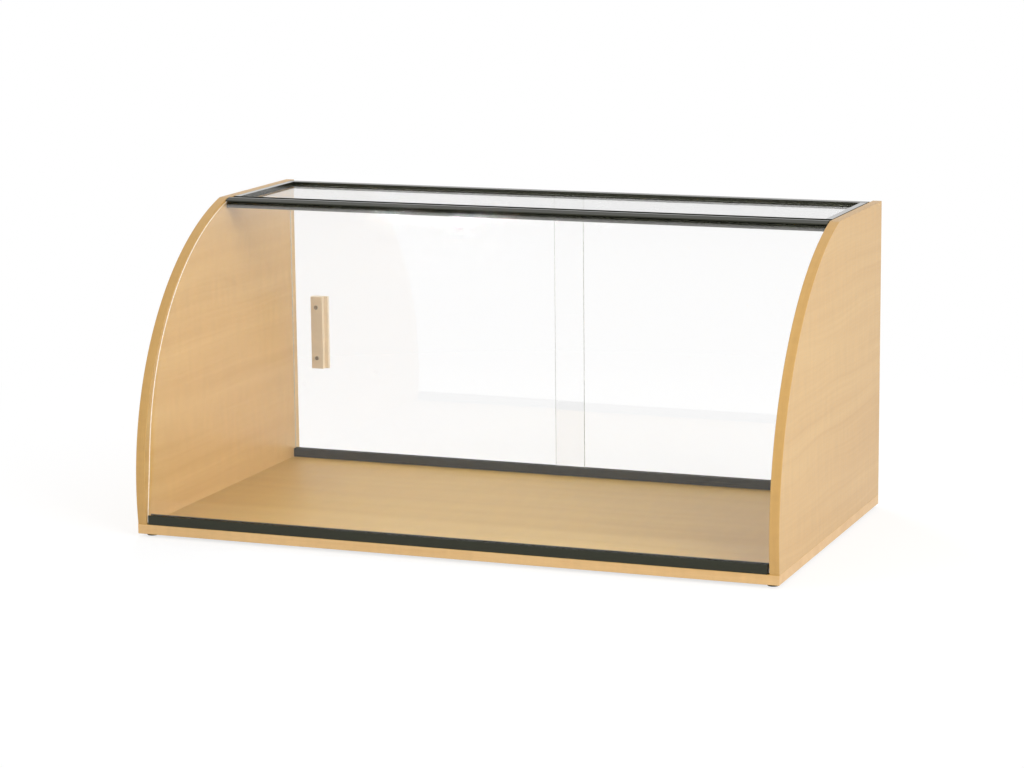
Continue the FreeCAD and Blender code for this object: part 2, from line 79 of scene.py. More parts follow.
def linear(hex_colour):
    """An sRGB hex colour as the linear RGBA that a shader takes."""
    channels = [int(hex_colour[i:i + 2], 16) / 255 for i in (1, 3, 5)]
    return [c / 12.92 if c <= 0.04045 else ((c + 0.055) / 1.055) ** 2.4 for c in channels] + [1]


print("half-bright grey is", round(linear("#808080")[0], 3), "in linear light")

# %% [markdown]
# A node tree reads best when each node takes one line. This helper makes a node, sets its
# properties, and fills its inputs. An input may be a number, a colour, a socket, or another
# node, which stands for its first output.

# %% One helper for every node
def fill(tree, node, inputs):
    """Links or types in a node's inputs, given by name or number, or in order."""
    for key, value in (inputs.items() if isinstance(inputs, dict) else enumerate(inputs)):
        if isinstance(value, bpy.types.Node):
            value = value.outputs[0]
        if isinstance(value, bpy.types.NodeSocket):
            tree.links.new(value, node.inputs[key])
        else:
            node.inputs[key].default_value = value


def add_node(tree, kind, inputs=(), **settings):
    node = tree.nodes.new(kind)
    for name, value in settings.items():
        setattr(node, name, value)
    fill(tree, node, inputs)
    return node


# %% [markdown]
# A form is built in a bmesh, Blender's workbench for single vertices and faces, and then stored
# as a mesh. A mesh, a lamp or a lens shows once an object in the scene holds it.

# %% Store a form, and put data in the scene
def store(form, name):
    mesh = bpy.data.meshes.new(name)
    form.to_mesh(mesh)
    form.free()
    return mesh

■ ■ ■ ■

**Task**
Quote the data above in full, changing nothing.

**Answer to the exercise**
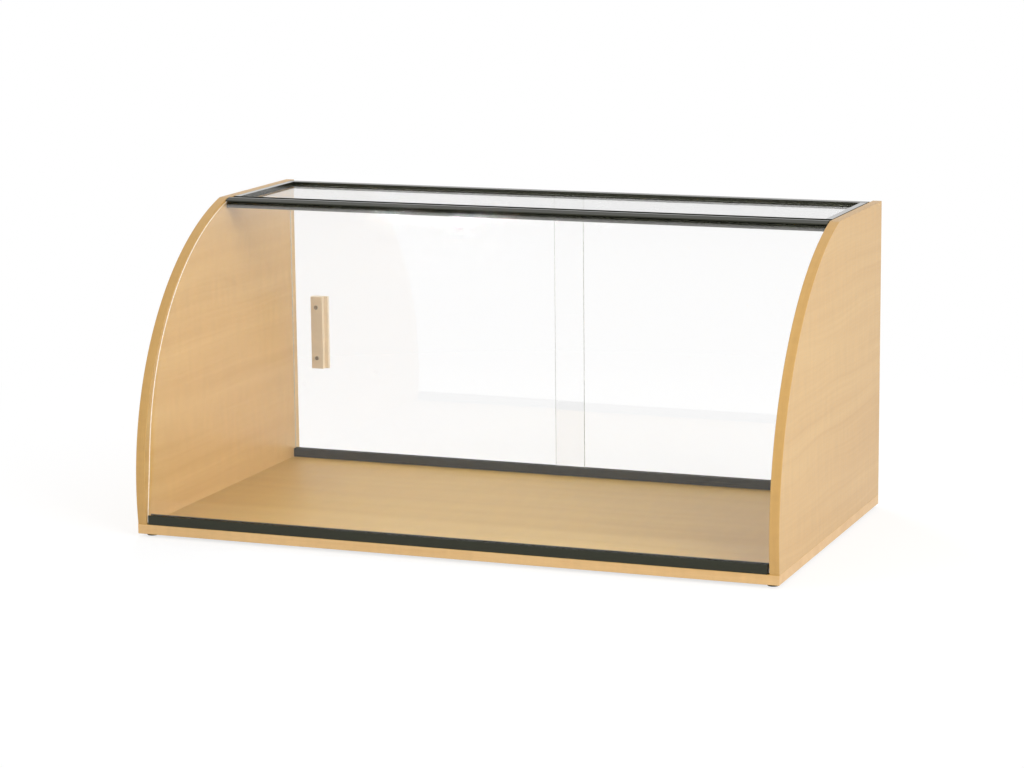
Continue the FreeCAD and Blender code for this object: part 2, from line 79 of scene.py. More parts follow.
def linear(hex_colour):
    """An sRGB hex colour as the linear RGBA that a shader takes."""
    channels = [int(hex_colour[i:i + 2], 16) / 255 for i in (1, 3, 5)]
    return [c / 12.92 if c <= 0.04045 else ((c + 0.055) / 1.055) ** 2.4 for c in channels] + [1]


print("half-bright grey is", round(linear("#808080")[0], 3), "in linear light")

# %% [markdown]
# A node tree reads best when each node takes one line. This helper makes a node, sets its
# properties, and fills its inputs. An input may be a number, a colour, a socket, or another
# node, which stands for its first output.

# %% One helper for every node
def fill(tree, node, inputs):
    """Links or types in a node's inputs, given by name or number, or in order."""
    for key, value in (inputs.items() if isinstance(inputs, dict) else enumerate(inputs)):
        if isinstance(value, bpy.types.Node):
            value = value.outputs[0]
        if isinstance(value, bpy.types.NodeSocket):
            tree.links.new(value, node.inputs[key])
        else:
            node.inputs[key].default_value = value


def add_node(tree, kind, inputs=(), **settings):
    node = tree.nodes.new(kind)
    for name, value in settings.items():
        setattr(node, name, value)
    fill(tree, node, inputs)
    return node


# %% [markdown]
# A form is built in a bmesh, Blender's workbench for single vertices and faces, and then stored
# as a mesh. A mesh, a lamp or a lens shows once an object in the scene holds it.

# %% Store a form, and put data in the scene
def store(form, name):
    mesh = bpy.data.meshes.new(name)
    form.to_mesh(mesh)
    form.free()
    return mesh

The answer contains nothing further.